The beats on this album are some of Trippie’s most inspired work. Throughout the recording process of this album we saw clips of Trippie toiling in the studio like some mad scientist. We heard snippets here and there, and from what we could see Trippie was in the studio what seemed like 24/7. It feels like he fell back in love with the process of recording again, something you can feel all over the record. The entire project has a tight and cohesive sound. The synths Trippie uses all have a sweet overtone that gives the album a colorful feeling. My favorite production moment on this album is by far “Supernatural.” Both the beats on this track are so hard it’s insane. The first half (take a chill pill) feels like I’m vibbing out in a Sonic the Hedgehog level, only to transition to one of the hardest beat flips I’ve heard in a while. It’s this album’s version of a Gundam mosh pit. I love how much detail there is in the background harmonies, and the way the synth switches up almost every verse. It’s pure ear candy. I’m really looking forward to when someone loops this on youtube for an hour. And let’s talk about the sequencing for a second. From “Supernatural” we get one of the smoothest transitions to “Demon Time” (feat Ski Mask). It elevates “Demon Time” from being a song that could otherwise be less memorable in the context of an album with so many gems. There are also just pure bangers on this record. “Miss the Rage” is up there for mosh song of the year, and “Betrayal” has become almost legendary thanks to Drake. I love the features he was able to secure for this record as well. Everyone came through strong, and hearing Juice go off on “Matt Hardy,” almost brought a tear to my eye. The features at the end of the album did feel a little forced, and ultimately I think the album would have been fine without those tracks.

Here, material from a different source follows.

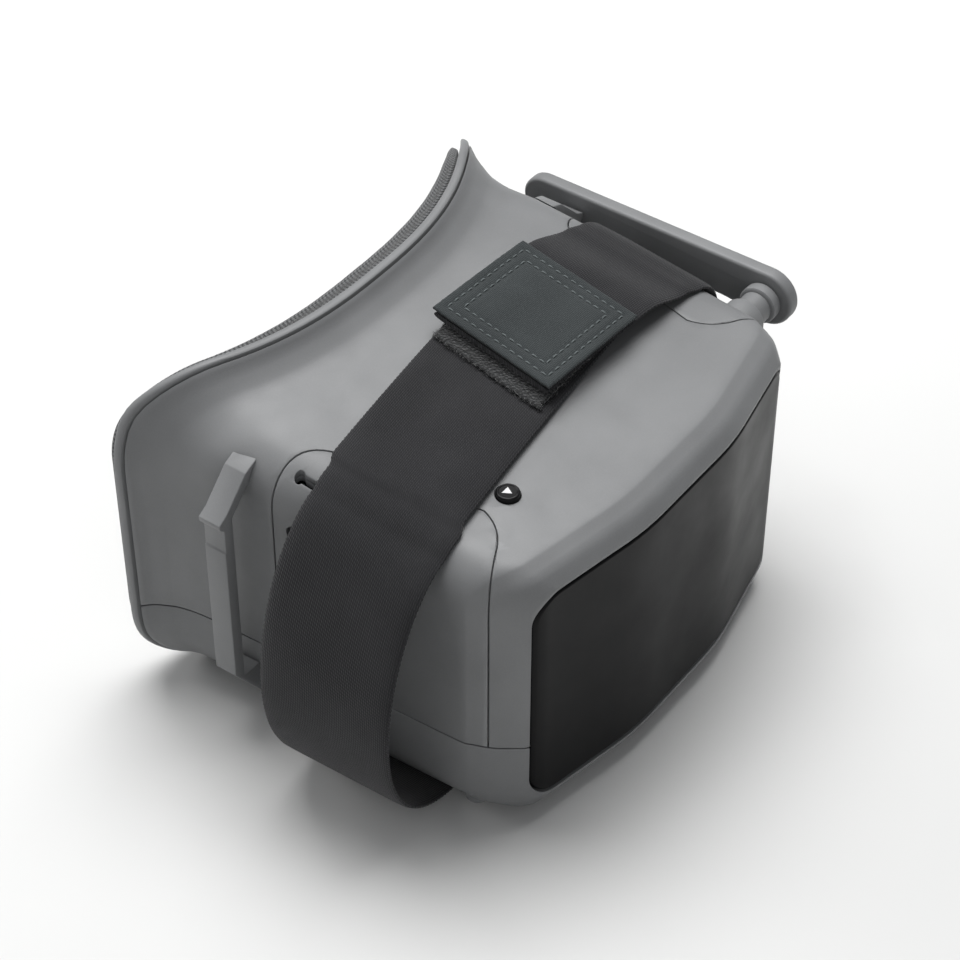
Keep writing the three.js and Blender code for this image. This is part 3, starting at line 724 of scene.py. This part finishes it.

Throughout the record Trippie explores the theme of growth and transformation, both as an artist and as a person. The first song is called “Molly Heart”, a really pleasant opener that’s about a girl who uses ecstasy to experience transcendence. It’s a love song both to the girl and the experience of ascendence on drugs. Trippie sings on the chorus, “don't know how I'm earthbound, but I'm ready.”There’s a really triumphant feeling to this song, even though its a little bittersweet. Anime references are sprinkled all throughout this album. Two songs, “Super Cell” and “Baki” take their titles directly from the genre; and video games, specifically Japanese ones like Resident Evil, get mentioned as well. I love how these references tie into Trippie’s progression as an artist. Anime is well loved because of its focus on underdog stories, teaching kids and adults alike that anything is accomplishable through determination and hard work. In Shonen/fighting anime, characters often go through several transformations or “forms” where they transcend their previous power levels usually by being pushed beyond their limits. This is concept that we can apply in our own lives, and one that Trippie is digging into with this record. After going through so much career turmoil Trippie has been forged into one of the most solid artists of his generation, one who is utterly unafraid of failure and confident enough take the risks that make him a one-of-a-kind artist. Trippie has always been unafraid to standout, and that’s allowed him to create a record that perfectly captures his vision, a feat few artists are able to achieve.